15.7.2 Age of Ammonites

One among the cephalopods, the ammonites dominated marine fauna of the Triassic time. Not only were they abundant and widespread but also very diverse in spite of three extinctions they suffered before their final disappearance at the end of the Cretaceous. Each time, the surviving stock evolved to more diverse and more abundant forms, far grander in scale than that of the previous period (Kummel 1961). The size of ammonites ranged from 2.7 m to a few millimetres, and the shape varied from flat, globular, loosely coiled to tightly coiled shell. Turrilites was an uncoiled ammonite, and Acanthoceras developed spines on their shell for self-defence. The Early Triassic ammonites were unoriented forms with rather simple ceratitic sutures. The Middle Triassic forms were highly ornamented with ribs or nodes or both giving rise to ammonite sutures. They persisted towards the end of the Triassic, giving way to those who had more complex pattern of development—the lytoceratids and phylloceratids peopling the Himalayan domain.

The nautiloids evolved slowly and became highly specialized in ornamentation and pattern of suture during the Late Triassic. Only one group of nautiloids survived extinction, and it produced great number of species belonging to Nautilus in the Jurassic. In the Jurassic and Cretaceous, the belemnoids became abundantly widespread.

15.7.3 Reef Builders and Associated Invertebrates

The pelecypods became very widespread and diverse in the Mesozoic era. The important forms include Monotis, Exogyra, Gryphaea, Mytilus, Hippurites, Trigonia, Inoceraus, Pecten and Ostrea. One group of pelecypods—the rudistids—became attached to the bottom and built reefs in shallow warm waters. Likewise, corals built conspicuous reefs. The reef-building corals belonged to the order Sclerictinia, which first appeared in the Middle Jurassic and became dominant by the Late Jurassic and in the Cretaceous. Echinoderms became very abundant and diverse in the later part of the Mesozoic. Rare in the Triassic, the bryozoans increased in number appreciably during the Jurassic and Cretaceous times. There was explosive growth of planktonic foraminifers during this period. First appearing in the Triassic, the phytoplankton Coccolithophores (made up of calcareous microscopic plates) proliferated greatly and eventually formed the famous chalk beds of the Cretaceous. The siliceous diatoms and the dinoflagellates evolved and increased in number and varieties in cooler waters during the Cretaceous.

15.7.4 Marine Vertebrates

In the Early Permian seas lived small reptiles having slender long body, small neck, teeth-bearing jaws and paddle-like short legs. The Mesosaurus was the oldest aquatic reptile.
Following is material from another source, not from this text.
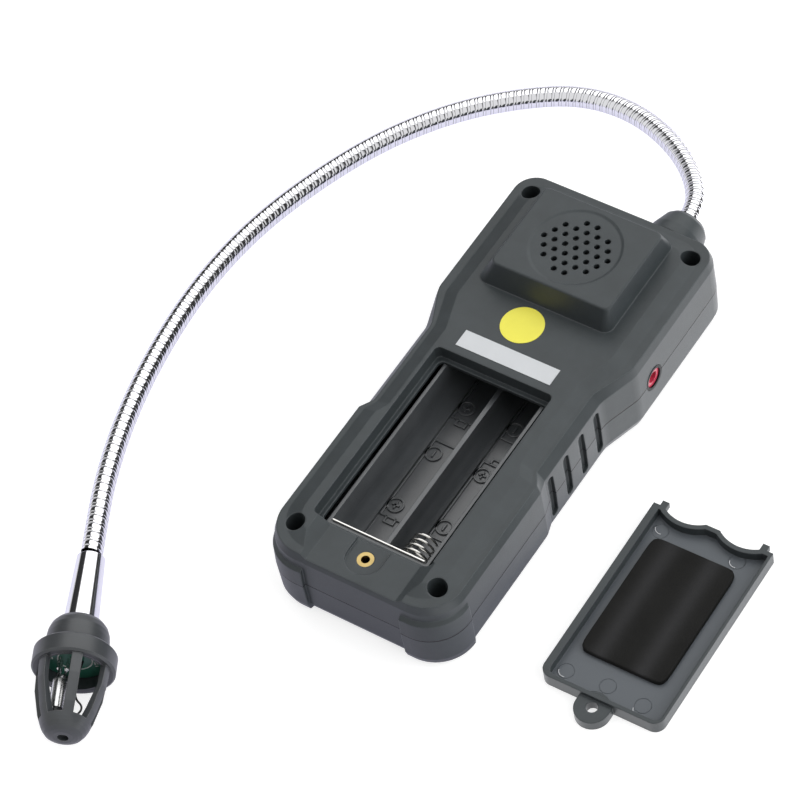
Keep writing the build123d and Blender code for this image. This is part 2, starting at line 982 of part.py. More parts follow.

By the Late Cretaceous, they had grown in size—as much as 25–9 m in length. The Pleisiosurus was 3.5–6 m long. And Ichthyosaurus measured 3 m in length having a streamlined body, flipper-like forelimbs and powerful tail for propulsion.

Among fish, the lung fish crossopterigians were important. By the Late Cretaceous, the advanced group of fish teleosts became dominant. Shark-like fish Otodus, Pycnodus and Ptychodus were common in the Trichinopoly Formation.

Labyrinthodonts, represented by Archegosaurus, possessed crocodile-like long snout, and their eyes were surrounded by rings of long plates, and the body was covered with overlapping scales. Archegosaurus occurs in the Triassic of Kashmir of the Tethyan domain. It was a contemporary of Gondwanasaurus which lived in the Panchet Basin near Pachmarhi in Madhya Pradesh.